If you change your mindset and think that every Turkey you sit down to is killable, (perhaps) you will achieve your goal....

Try that next year and let us know how it goes...FWIW, there is in my experience (some 22 states now) no "tougher" Gobbler than an Eastern U.S. Swamp Gobbler.

I bet a bunch of us on here could beat that dead horse....yet somehow, someway, a bunch of us kill em - EVERY year.. Most of us more than 1 a season..(just saying).....maybe it's not the birds..


----------



## Gut_Pile (Jun 14, 2010)

Mr. Longbeard said:


> You basically got to be dumb if you believe for one minute that there is no difference between pressured turkeys and un pressured turkeys...
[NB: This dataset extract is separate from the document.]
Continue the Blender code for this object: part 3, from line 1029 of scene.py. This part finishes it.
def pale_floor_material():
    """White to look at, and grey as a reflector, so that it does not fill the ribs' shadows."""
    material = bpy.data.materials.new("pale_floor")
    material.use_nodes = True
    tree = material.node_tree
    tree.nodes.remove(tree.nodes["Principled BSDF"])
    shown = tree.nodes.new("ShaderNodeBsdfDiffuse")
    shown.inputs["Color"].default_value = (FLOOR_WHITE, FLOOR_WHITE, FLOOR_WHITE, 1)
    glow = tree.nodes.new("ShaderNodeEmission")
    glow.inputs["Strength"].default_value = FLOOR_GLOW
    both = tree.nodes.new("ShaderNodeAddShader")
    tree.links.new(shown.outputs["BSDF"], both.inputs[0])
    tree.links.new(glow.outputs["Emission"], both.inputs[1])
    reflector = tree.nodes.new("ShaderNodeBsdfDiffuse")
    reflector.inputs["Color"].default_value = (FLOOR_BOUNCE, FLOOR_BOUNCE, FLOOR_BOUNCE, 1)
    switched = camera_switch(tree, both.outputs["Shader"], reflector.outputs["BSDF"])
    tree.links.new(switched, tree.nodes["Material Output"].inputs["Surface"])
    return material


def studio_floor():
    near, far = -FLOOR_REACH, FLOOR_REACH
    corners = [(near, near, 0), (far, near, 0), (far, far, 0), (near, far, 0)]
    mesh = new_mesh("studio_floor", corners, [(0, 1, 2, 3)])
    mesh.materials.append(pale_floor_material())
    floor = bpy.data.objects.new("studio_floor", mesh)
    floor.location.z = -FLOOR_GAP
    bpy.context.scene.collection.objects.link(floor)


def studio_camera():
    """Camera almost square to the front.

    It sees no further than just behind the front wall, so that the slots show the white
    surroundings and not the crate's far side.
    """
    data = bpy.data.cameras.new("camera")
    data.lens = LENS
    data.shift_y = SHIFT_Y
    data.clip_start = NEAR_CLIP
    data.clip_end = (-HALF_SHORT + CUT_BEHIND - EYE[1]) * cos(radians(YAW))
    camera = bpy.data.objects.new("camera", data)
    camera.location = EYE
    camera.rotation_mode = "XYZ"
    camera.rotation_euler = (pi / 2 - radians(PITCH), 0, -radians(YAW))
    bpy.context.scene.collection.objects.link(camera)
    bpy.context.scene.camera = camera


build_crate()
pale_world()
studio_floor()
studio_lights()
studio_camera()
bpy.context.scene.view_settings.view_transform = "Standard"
So if you kill an extremely pressured public land bird does that make you a better hunter or does it mean you just killed one of the dumber turkeys? A turkey that has been hunted a lot and pressured should know better than to come to calling right? I mean public land turkeys are smarter right?


----------



## ccleroy (Jun 14, 2010)

I hear ya......."Pressured Gobblers".......

http://cabinchat.primos.com/index.php?showtopic=45646&hl=ccleroy

http://cabinchat.primos.com/index.php?showtopic=54617&hl=ccleroy

http://cabinchat.primos.com/index.php?showtopic=26407&hl=ccleroy

http://cabinchat.primos.com/index.php?showtopic=26514&hl=ccleroy


----------



## Nitro (Jun 14, 2010)

LOL!!!!!!!

Man this dude Mr. Longbeard sure reminds me of another guy we knew who couldn't say anything constructive or give advice to encourage another .....tell you what Ricky....let's invite him to the Edisto Swamp and he can go home from there empty handed too after a Swamper kicks his rear end..
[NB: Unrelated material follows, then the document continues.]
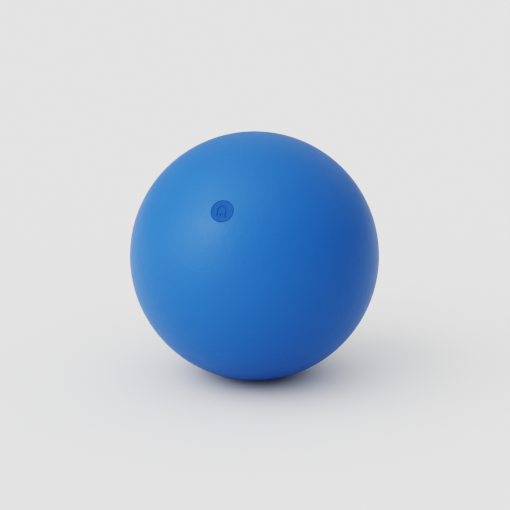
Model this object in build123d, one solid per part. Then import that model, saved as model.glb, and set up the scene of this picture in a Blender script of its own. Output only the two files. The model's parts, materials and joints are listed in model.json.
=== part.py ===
"""Garden croquet ball: a seamless moulded jacket round a cast core, closed by a push-in filler plug.

Millimetres. The origin is the centre of the ball, +Z is up, and the ball lies on the ground at
Z = -BALL_DIAMETER / 2. Its plug faces the front, -Y, and points up from the ground by PLUG_ELEVATION.

Every piece is modelled in the plug's own frame, whose +Z runs from the centre of the ball out through
the plug, and is turned into place by place(). Heights there are distances from the centre of the ball.
"""

import os
from math import sqrt

from build123d import *

# Ball
BALL_DIAMETER = 92.0  # regulation croquet ball, 3 5/8 in
JACKET_WALL = 4.0
PLUG_ELEVATION = 34.0  # degrees above the ground, as the ball lies

# Plug seat in the surface of the ball
SEAT_DIAMETER = 8.0
SEAT_LIP_RADIUS = 0.1
CAP_RECESS = 0.02  # the cap lies this far below the seat's sharp rim, clear of a mallet's face
CAP_GAP = 0.02  # radial gap round the cap, so narrow that the joint hardly shows
RUNNING_GAP = 0.05  # radial gap between the rest of the plug and what it slides in

# Neck: a boss that the jacket grows inwards round a moulded-in bush
BORE_DIAMETER = 5.8
BUSH_WALL = 2.1
BUSH_LENGTH = 12.0
BOSS_WALL = 4.0
BOSS_FLOOR = 1.5
BOSS_FILLET = 2.0
ANCHOR_HEIGHT = 0.6
ANCHOR_WIDTH = 1.6
ANCHOR_COUNT = 3
BORE_LEAD_IN = 0.4

# Plug, from the outside in
CAP_THICKNESS = 1.2
CAP_EDGE_RADIUS = 0.05
HEAD_THICKNESS = 1.2
SEAL_THICKNESS = 1.0
STEM_DIAMETER = 4.6
STEM_LENGTH = 10.0
STEM_TIP_CHAMFER = 0.8
BARB_COUNT = 4
BARB_PITCH = 1.9
BARB_LENGTH = 1.3
STUD_DIAMETER = 2.4
STUD_LENGTH = 4.5
STUD_GAP = 0.02
STUD_END_GAP = 0.12
STUD_CHAMFER = 0.25
TIP_AIR_GAP = 1.0  # between the tip of the stem and the core's stub

# Emblem on the cap: a croquet hoop with a ball in its mouth
ENGRAVING_DEPTH = 0.2
HOOP_WIDTH = 3.4
HOOP_HEIGHT = 4.0
HOOP_WIRE = 0.5
EMBLEM_BALL_DIAMETER = 1.2

ball_r = BALL_DIAMETER / 2
cavity_r = ball_r - JACKET_WALL
seat_r = SEAT_DIAMETER / 2
bore_r = BORE_DIAMETER / 2
bush_r = bore_r + BUSH_WALL
boss_r = bush_r + BOSS_WALL
cap_r = seat_r - CAP_GAP
head_r = seat_r - RUNNING_GAP
barb_r = bore_r - RUNNING_GAP
stem_r = STEM_DIAMETER / 2
stud_r = STUD_DIAMETER / 2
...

Then his story could be "dang Swamp Turkeys are unkillable"and "pressured"..

The more I read, the more enlightened I am becoming...it's not the turkeys...


----------



## ccleroy (Jun 14, 2010)

Nitro said:


> LOL!!!!!!!
> 
> Man this dude Mr. Longbeard sure reminds me of another guy we knew who couldn't say anything constructive or give advice to encourage another .....tell you what Ricky....let's invite him to the Edisto Swamp and he can go home from there empty handed too after a Swamper kicks his rear end..
> 
> ...




Sounds like a Spot On idea there Andy...........I knew there was something familiar about him.........


----------



## Gut_Pile (Jun 14, 2010)

Nitro said:


> LOL!!!!!!!
> 
> Man this dude Mr. Longbeard sure reminds me of another guy we knew who couldn't say anything constructive or give advice to encourage another .....tell you what Ricky....let's invite him to the Edisto Swamp and he can go home from there empty handed too after a Swamper kicks his rear end..
> 
> ...



I've seen first hand what those swamp turkeys can do to a man's soul. They can seriously hurt your feelings and leave you cussing while walking back to the truck empty handed, and sometimes with boots full of water...cough cough Mr. Andy. 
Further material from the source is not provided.